Table 3 presents estimates of the Hurst parameter for the non e-commerce traces and Fig. 6 illustrates fluctuations in these estimates depending on the trace and the method used. For this traffic the Hurst parameter (with the mean of 0.66) seems to be a little lower than the one for the e-commerce traffic (with the mean of 0.7). At the same time, H estimates for non e-commerce traffic are much more consistent across days and methods applied (c.f. Fig. 5).

Fig. 6.
figure 6

Comparison of H estimates for the non e-commerce traces

4 Conclusions

Application of five popular Hurst parameter estimators to e-commerce traffic shows that this traffic reveals a significant level of long-range dependence. The mean H estimate ranges from 0.6 to 0.8 depending on a day. This result is consistent with results for request arrival process at other e-commerce sites: 0.66 in [2] and 0.73–0.8 in [4]. Furthermore, our study confirms previous findings that one cannot rely on a single method to estimate the Hurst parameter since different methods usually give different results. In our case, the mean H estimate for the e-commerce traffic ranges from 0.6 to 0.85 depending on the method. For the non e-commerce traffic, analyzed in the paper for comparative purposes, these fluctuations are much smaller and range from 0.63 to 0.69.

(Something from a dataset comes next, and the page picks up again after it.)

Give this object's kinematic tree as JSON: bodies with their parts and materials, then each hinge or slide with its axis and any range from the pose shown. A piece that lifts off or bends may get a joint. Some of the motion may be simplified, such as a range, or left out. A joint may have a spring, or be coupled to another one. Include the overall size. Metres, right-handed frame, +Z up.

A coarse analysis of our results shows that the Hurst parameter determined for 24-hour intervals does not depend on the number of HTTP requests arrived on the server within these intervals. It also does not depend on the share of Web bot requests in the intervals. A deeper LRD analysis, performed for intervals shorter than 24 hours, is being planned to investigate these possible relationships. Furthermore, we plan to use traces from multiple Web servers to inspect if it is possible to use the Hurst parameter to distinguish between e-commerce and non e-commerce source.